◆ **TASK GOAL**
Write out, unaltered, each line from the top of the records below down to the line where "import numpy as np" appears, that line included.

** start **

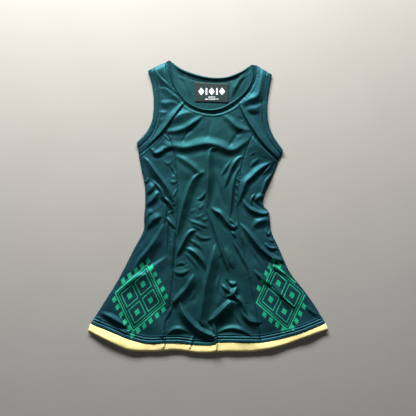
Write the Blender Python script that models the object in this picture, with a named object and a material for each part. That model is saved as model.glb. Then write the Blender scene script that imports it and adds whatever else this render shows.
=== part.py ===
# A sleeveless sports dress laid flat on its back with the front up.
# x runs to the viewer's right, y towards the neck and z up from the floor.

import bmesh
import bpy
import numpy as np

# Driving dimensions, in metres
GARMENT_LENGTH = 0.757
FRONT_WALL = 0.0015
BACK_WALL = 0.0012
LABEL_WALL = 0.0010
SEAM_GAP = 0.0003
SEAM_DIP = 0.0007
SEAM_DIP_REACH = 0.004
BINDING_CROWN = 0.0012
TRIM_DROP = 0.0004
BACK_TRIM_EXTRA = 0.003

# How far the front stands up from its closed edges
PUFF = 0.0035
PUFF_REACH = 0.009
NECK_PUFF_SHARE = 0.35
EDGE_FOLD_SHARE = 0.25
LEAST_LIFT = 0.0004

# The tables below are in millimetres for a garment of this length
DRAWN_LENGTH = 757
UNIT = GARMENT_LENGTH / DRAWN_LENGTH

# Divisions along each shared line
SHOULDER_STEPS = 2
BACK_NECK_STEPS = 12
ARMHOLE_STEPS = 9
RAGLAN_LOWER_STEPS = 13
RAGLAN_UPPER_STEPS = 6
NECK_CENTRE_STEPS = 14
PANEL_ROWS = 54
BACK_SIDE_ROWS = 15
BINDING_COLUMNS = 3
TRIM_ROWS = 2
ROW_EASE = 1.10
LABEL_COLUMNS = 6
LABEL_ROWS = 3

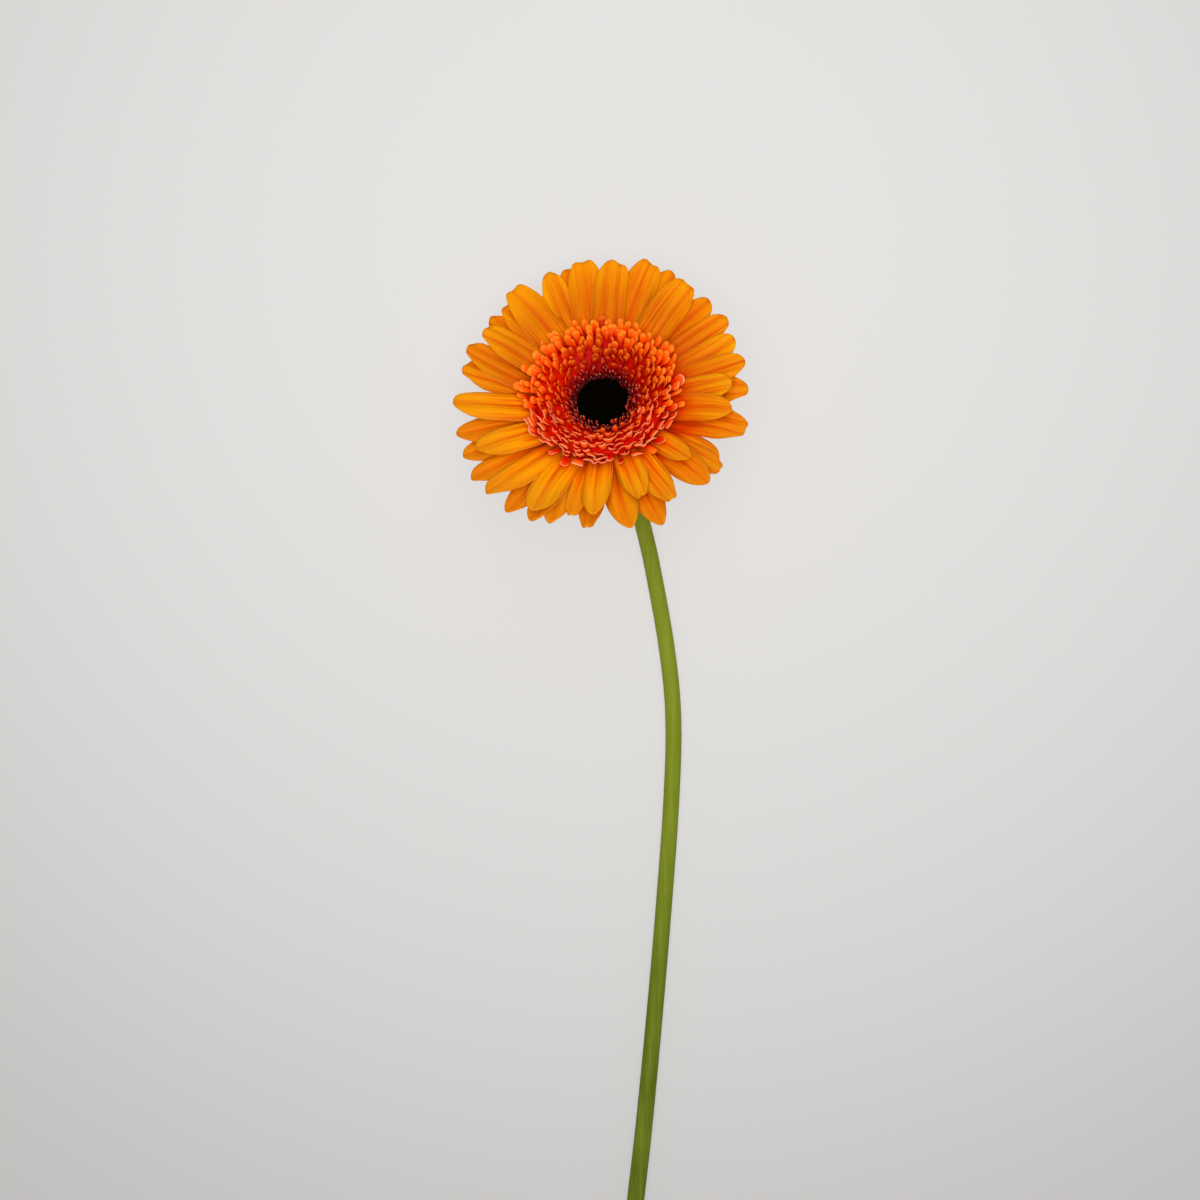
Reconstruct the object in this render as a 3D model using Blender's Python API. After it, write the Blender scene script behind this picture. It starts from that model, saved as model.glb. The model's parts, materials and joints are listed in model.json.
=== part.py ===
"""A cut gerbera daisy lying on its back on a surface, face up: the bare stem, the green cup of
bracts, and the florets of the head in four nodes by colour. Units are metres and +Z is up. The
surface is z = 0, and the origin is there, under the middle of the whole flower's box.

The head is made in axes of its own and then put in its place. There x is to the right, y to the
top of the bloom, away from the stem, and z out of its face, from the middle of the eye. Bearings
go clockwise from the top of the bloom, seen from its face, and a pair of numbers on the head is a
radius and a height."""

import math
import random

import bmesh
import bpy
from mathutils import Matrix, Vector

# Where the stem comes to lie on the surface, behind the head; the next places are from there
NECK_PLACE = Vector((0.01028, 0.12273, 0.0))

# How the head lies: its axis leans from the vertical towards +Y, and a little to -X
HEAD_LEAN = math.radians(22.0)
HEAD_SWING = math.radians(16.0)
HEAD_PLACE = Vector((-0.0097, 0.0246, 0.0290))
NODE_GAP = 0.0005  # between the stem and the cup

# The stem: thickness, the bend at the neck, and the way its middle takes, seen from above
STEM_THICK = 0.0057
STEM_NECK_THICK = 0.0062
STEM_FOOT_THICK = 0.0063
STEM_SIDES = 12
STEM_STEP = 0.0150
NECK_STEPS = 8
NECK_HANDLE = 0.0088
FOOT_SHARE = 0.6  # length of the stem, as a share, over which it thickens to its foot
CUT_SLANT = math.radians(28.0)
STEM_ROUTE = (
    (-0.0010, 0.0038),
    (0.0000, 0.0000),
    (0.0043, -0.0165),
    (0.0080, -0.0328),
    (0.0129, -0.0608),
    (0.0151, -0.0850),
    (0.0143, -0.1150),
    (0.0113, -0.1560),
    (0.0081, -0.1930),
    (0.0047, -0.2283),
    (0.0017, -0.2550),
    (-0.0012, -0.2860),
    (-0.0048, -0.3175),
)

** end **

◆ **RESULT OF THIS EXERCISE**
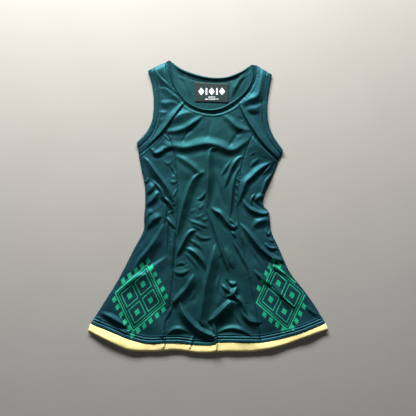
Write the Blender Python script that models the object in this picture, with a named object and a material for each part. That model is saved as model.glb. Then write the Blender scene script that imports it and adds whatever else this render shows.
=== part.py ===
# A sleeveless sports dress laid flat on its back with the front up.
# x runs to the viewer's right, y towards the neck and z up from the floor.

import bmesh
import bpy
import numpy as np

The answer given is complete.